-- start --

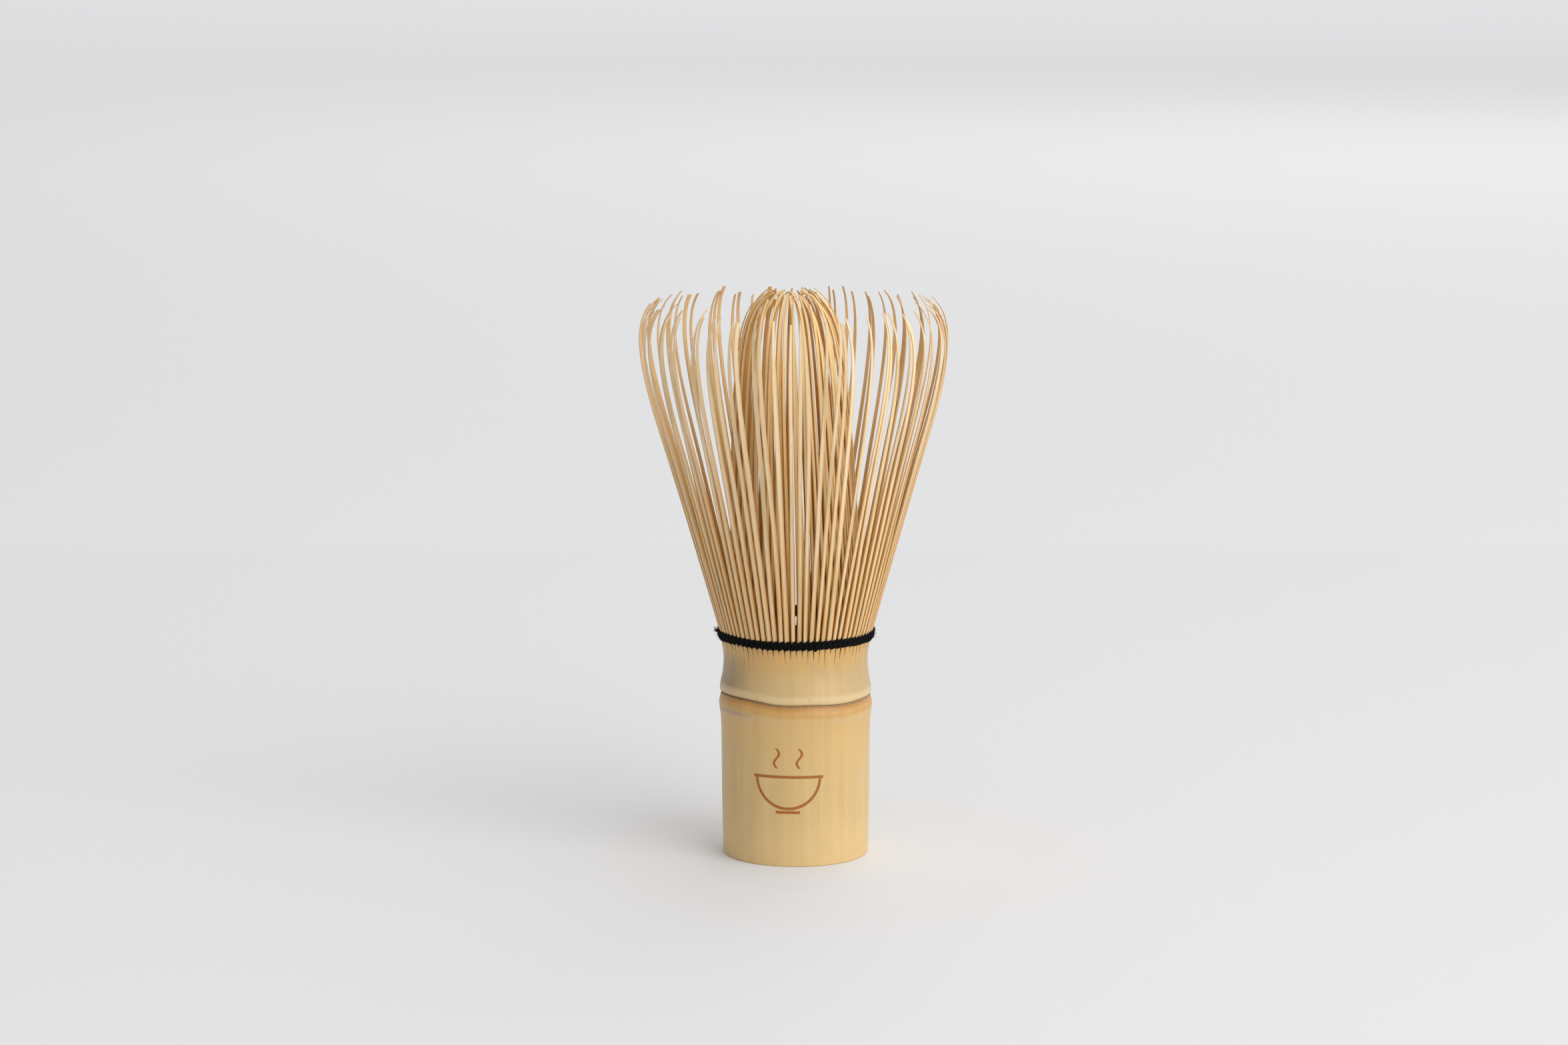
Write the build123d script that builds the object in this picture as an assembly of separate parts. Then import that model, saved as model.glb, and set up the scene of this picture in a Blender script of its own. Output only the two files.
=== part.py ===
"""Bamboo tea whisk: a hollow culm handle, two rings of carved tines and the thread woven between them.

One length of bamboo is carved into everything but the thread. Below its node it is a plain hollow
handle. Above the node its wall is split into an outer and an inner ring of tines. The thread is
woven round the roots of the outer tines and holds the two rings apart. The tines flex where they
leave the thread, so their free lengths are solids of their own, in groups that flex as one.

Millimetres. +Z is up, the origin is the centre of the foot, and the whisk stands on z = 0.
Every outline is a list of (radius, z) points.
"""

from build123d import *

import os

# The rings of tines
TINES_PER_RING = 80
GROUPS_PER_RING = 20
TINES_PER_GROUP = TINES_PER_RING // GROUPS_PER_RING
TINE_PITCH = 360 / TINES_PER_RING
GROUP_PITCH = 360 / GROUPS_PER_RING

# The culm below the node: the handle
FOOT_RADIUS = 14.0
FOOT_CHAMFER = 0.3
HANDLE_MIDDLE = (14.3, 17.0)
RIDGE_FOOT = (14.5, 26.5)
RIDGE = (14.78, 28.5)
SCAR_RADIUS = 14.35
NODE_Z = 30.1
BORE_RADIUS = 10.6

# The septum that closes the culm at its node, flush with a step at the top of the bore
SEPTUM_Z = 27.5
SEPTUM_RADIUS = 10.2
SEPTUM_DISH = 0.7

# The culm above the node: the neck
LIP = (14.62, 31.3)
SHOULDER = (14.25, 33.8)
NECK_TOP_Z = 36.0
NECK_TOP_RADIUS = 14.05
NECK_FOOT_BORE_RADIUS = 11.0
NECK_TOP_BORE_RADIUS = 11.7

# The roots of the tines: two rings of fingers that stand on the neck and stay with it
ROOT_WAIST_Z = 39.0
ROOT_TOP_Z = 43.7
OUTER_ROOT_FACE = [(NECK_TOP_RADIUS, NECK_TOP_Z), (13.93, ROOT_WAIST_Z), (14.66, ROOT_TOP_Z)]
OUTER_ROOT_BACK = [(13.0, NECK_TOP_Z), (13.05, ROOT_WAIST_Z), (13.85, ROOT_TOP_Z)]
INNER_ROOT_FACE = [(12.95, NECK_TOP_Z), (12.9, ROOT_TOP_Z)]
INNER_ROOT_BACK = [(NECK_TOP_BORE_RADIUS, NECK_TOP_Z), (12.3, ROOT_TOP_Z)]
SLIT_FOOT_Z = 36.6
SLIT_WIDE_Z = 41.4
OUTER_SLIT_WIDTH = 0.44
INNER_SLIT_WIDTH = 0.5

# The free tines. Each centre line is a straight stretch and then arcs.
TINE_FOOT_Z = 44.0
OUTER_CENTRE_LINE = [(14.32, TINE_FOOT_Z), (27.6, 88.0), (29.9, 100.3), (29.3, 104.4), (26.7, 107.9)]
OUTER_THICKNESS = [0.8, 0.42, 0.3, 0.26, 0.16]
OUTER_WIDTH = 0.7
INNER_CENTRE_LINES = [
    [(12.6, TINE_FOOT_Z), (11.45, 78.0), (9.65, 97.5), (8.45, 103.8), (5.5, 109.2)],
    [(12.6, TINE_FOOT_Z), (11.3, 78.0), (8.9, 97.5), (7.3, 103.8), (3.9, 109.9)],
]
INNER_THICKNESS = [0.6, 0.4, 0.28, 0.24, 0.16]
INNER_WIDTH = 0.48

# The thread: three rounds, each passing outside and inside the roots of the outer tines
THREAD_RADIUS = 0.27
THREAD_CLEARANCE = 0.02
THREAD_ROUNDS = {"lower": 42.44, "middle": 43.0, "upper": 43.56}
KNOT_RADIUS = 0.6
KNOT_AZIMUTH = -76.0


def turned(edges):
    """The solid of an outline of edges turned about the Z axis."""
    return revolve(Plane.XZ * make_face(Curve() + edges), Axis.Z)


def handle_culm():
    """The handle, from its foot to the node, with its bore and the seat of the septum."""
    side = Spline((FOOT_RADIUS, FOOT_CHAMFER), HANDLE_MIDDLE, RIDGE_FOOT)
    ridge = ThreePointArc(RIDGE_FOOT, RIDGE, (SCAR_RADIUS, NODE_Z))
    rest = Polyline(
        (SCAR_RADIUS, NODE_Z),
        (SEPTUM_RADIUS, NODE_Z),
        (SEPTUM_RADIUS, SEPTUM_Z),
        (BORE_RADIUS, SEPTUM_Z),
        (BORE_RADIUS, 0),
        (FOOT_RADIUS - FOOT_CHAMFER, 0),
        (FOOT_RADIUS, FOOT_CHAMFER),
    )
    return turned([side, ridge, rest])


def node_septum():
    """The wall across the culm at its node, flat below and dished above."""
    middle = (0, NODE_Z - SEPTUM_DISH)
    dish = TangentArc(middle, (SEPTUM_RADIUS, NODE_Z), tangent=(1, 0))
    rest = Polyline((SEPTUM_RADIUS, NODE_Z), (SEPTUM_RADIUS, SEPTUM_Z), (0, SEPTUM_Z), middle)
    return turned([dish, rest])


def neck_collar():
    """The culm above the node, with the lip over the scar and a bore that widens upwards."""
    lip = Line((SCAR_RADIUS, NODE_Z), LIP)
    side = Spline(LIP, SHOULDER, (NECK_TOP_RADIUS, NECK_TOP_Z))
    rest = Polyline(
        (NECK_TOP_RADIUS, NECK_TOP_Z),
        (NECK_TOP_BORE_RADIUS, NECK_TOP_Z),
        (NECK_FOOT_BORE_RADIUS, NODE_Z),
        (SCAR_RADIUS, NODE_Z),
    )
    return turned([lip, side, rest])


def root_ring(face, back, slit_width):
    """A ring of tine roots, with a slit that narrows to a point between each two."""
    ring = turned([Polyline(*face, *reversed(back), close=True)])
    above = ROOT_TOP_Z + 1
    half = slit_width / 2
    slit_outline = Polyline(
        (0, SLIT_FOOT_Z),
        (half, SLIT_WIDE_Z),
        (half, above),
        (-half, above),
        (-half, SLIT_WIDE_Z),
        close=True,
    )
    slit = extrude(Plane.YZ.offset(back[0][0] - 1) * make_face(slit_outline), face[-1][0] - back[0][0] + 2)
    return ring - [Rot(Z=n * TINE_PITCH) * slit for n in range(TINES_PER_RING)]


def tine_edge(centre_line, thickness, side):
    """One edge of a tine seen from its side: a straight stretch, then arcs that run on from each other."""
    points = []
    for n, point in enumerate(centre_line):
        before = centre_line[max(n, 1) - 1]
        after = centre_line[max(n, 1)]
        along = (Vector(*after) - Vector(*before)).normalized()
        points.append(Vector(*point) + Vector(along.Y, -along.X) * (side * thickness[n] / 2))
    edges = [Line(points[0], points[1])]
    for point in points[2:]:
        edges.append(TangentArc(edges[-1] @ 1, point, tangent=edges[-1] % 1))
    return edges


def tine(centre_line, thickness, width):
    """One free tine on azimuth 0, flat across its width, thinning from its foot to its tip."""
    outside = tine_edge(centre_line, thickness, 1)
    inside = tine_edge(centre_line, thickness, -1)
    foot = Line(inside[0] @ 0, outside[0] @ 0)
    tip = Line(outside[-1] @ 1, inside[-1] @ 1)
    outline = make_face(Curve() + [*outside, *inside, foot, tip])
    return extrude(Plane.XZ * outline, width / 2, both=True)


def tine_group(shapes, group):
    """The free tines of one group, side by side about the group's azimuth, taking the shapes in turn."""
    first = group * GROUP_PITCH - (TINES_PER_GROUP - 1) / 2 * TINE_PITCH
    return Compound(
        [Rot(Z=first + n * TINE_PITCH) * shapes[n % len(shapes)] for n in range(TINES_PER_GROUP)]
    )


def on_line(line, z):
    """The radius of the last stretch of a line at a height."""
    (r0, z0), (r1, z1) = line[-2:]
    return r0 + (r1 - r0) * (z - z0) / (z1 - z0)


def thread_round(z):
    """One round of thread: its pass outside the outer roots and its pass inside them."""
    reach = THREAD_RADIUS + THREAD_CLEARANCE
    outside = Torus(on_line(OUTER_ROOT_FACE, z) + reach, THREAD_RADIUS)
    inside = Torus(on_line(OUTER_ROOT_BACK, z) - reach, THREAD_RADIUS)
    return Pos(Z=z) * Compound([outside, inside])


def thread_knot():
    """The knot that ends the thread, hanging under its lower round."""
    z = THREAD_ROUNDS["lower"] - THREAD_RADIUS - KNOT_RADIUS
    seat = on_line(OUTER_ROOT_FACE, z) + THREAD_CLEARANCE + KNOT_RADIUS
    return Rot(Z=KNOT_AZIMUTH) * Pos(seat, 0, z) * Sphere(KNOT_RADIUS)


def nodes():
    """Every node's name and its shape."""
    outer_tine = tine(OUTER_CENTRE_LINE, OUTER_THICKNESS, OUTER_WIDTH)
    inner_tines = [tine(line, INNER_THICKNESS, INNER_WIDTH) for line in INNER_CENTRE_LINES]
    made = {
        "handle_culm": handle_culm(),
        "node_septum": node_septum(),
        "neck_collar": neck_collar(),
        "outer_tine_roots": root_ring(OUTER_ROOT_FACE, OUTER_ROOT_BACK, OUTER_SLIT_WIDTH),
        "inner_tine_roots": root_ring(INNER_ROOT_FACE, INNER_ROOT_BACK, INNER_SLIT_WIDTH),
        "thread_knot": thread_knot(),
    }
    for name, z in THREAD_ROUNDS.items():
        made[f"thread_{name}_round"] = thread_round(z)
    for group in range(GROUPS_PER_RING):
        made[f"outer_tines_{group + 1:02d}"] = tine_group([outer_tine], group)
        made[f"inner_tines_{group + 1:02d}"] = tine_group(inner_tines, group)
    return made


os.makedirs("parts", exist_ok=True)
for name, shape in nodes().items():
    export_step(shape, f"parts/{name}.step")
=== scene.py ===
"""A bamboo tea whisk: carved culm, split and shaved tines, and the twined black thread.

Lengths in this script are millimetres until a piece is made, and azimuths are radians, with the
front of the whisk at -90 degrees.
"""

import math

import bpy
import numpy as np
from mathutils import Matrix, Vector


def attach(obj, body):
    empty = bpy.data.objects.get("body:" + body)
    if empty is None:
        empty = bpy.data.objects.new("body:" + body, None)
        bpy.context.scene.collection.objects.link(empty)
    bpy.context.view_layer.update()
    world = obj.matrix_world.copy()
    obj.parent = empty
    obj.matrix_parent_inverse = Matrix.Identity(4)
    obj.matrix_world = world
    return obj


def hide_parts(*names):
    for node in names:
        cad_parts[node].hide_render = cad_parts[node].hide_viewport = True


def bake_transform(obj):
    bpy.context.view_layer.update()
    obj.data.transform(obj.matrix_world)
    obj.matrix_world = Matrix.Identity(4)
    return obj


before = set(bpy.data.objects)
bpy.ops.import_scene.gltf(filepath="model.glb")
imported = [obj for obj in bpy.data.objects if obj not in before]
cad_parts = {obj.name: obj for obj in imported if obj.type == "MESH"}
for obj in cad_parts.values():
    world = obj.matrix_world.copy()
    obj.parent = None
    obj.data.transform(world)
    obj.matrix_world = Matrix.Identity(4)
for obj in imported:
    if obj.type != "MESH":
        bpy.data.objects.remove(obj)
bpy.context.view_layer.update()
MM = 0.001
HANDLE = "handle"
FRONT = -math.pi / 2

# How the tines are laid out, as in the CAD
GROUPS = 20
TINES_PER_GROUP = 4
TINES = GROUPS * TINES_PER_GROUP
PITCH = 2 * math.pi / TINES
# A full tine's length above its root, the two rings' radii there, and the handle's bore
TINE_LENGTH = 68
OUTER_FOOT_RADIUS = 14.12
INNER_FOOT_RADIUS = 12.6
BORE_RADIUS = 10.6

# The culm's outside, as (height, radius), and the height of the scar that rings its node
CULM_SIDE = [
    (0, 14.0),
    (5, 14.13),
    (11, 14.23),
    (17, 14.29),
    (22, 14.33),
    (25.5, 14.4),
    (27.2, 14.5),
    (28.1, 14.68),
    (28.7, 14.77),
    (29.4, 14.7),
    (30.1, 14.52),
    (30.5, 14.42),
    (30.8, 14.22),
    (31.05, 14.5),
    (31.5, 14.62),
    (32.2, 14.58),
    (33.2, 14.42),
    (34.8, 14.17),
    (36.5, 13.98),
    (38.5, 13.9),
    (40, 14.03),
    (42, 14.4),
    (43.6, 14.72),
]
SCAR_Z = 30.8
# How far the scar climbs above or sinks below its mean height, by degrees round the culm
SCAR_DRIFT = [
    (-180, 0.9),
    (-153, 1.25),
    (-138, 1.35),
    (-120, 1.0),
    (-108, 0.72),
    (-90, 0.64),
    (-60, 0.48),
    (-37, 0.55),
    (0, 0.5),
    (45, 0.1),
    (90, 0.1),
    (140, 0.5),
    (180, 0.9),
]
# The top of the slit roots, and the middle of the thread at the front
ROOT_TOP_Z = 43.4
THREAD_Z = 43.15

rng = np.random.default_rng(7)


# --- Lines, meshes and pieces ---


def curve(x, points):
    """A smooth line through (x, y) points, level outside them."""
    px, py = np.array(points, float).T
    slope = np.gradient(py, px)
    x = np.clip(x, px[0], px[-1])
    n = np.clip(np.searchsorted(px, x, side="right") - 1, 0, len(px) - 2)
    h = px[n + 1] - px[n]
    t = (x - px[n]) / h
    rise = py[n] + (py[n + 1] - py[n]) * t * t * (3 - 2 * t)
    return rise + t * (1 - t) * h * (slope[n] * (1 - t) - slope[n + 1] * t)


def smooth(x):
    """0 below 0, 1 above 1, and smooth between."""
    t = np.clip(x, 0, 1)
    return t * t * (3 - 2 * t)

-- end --

-- WHAT YOU SHOULD DO --
Going down the listing above, begin printing at the line with "inner_tines = [tine(line, INNER_THICKNESS, INNER_WIDTH)" and finish with the line with "obj.parent = empty", exactly as they appear.

-- ANSWER IN FULL --
    inner_tines = [tine(line, INNER_THICKNESS, INNER_WIDTH) for line in INNER_CENTRE_LINES]
    made = {
        "handle_culm": handle_culm(),
        "node_septum": node_septum(),
        "neck_collar": neck_collar(),
        "outer_tine_roots": root_ring(OUTER_ROOT_FACE, OUTER_ROOT_BACK, OUTER_SLIT_WIDTH),
        "inner_tine_roots": root_ring(INNER_ROOT_FACE, INNER_ROOT_BACK, INNER_SLIT_WIDTH),
        "thread_knot": thread_knot(),
    }
    for name, z in THREAD_ROUNDS.items():
        made[f"thread_{name}_round"] = thread_round(z)
    for group in range(GROUPS_PER_RING):
        made[f"outer_tines_{group + 1:02d}"] = tine_group([outer_tine], group)
        made[f"inner_tines_{group + 1:02d}"] = tine_group(inner_tines, group)
    return made


os.makedirs("parts", exist_ok=True)
for name, shape in nodes().items():
    export_step(shape, f"parts/{name}.step")
=== scene.py ===
"""A bamboo tea whisk: carved culm, split and shaved tines, and the twined black thread.

Lengths in this script are millimetres until a piece is made, and azimuths are radians, with the
front of the whisk at -90 degrees.
"""

import math

import bpy
import numpy as np
from mathutils import Matrix, Vector


def attach(obj, body):
    empty = bpy.data.objects.get("body:" + body)
    if empty is None:
        empty = bpy.data.objects.new("body:" + body, None)
        bpy.context.scene.collection.objects.link(empty)
    bpy.context.view_layer.update()
    world = obj.matrix_world.copy()
    obj.parent = empty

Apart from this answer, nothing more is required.